English custom bicycle manufacturer

Mercian Cycles is a bicycle manufacturer based in Derby, England. Founded in 1946, it produces handmade cycle frames.

== History ==

The firm was founded by Tom Crowther and Lou Barker in 1946 and named after the ancient kingdom of Mercia. Early Mercian frames were known as "crowbars", a pun on the surnames of Crowther and Barker.

From the original founders, the business passed to Ethel Crowther, ex-wife of founder Tom Crowther, followed by Mercian framebuilder Bill Betton. In 2002, Mercian Cycles was acquired by Grant and Jane Mosely.

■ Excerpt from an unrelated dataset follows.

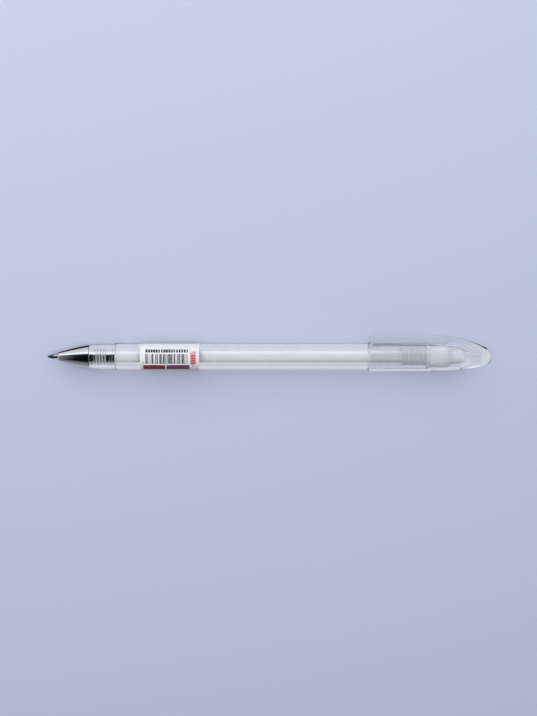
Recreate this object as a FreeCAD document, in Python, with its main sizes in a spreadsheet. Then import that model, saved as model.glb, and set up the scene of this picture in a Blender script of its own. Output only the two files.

In 2010, production was around 300 to 400 frames per year, with 20% being exported outside the United Kingdom; in the same period, touring bicycles accounted for around 67% of Mercian's production, with track bicycles making up another 25%.

Mercian Cycles operated a retail shop in Alvaston, Derby, until early 2019, when it relocated back to its manufacturing unit within Derby.

=== Administration ===
In May 2024 the business entered voluntary liquidation, and was soon acquired by four cycling enthusiasts. Former workers were engaged at the traditional works, and in October 2025 new premises at Little Eaton, Derby, were secured.

== Specifications ==

Frames are generally custom-built to a rider's required dimensions, and may use hand-cut lugs. Mercian frames were traditionally built using steel, originally Reynolds 531, though as of 2010, newer steels such as Reynolds 853 and Reynolds 953 and part-carbon construction were in use. Before steel was superseded by lighter materials, riders using Mercian won national and international competitions.

Mercian has commissioned frame colour schemes from designer Sir Paul Smith, who owns and rides several Mercian track bikes.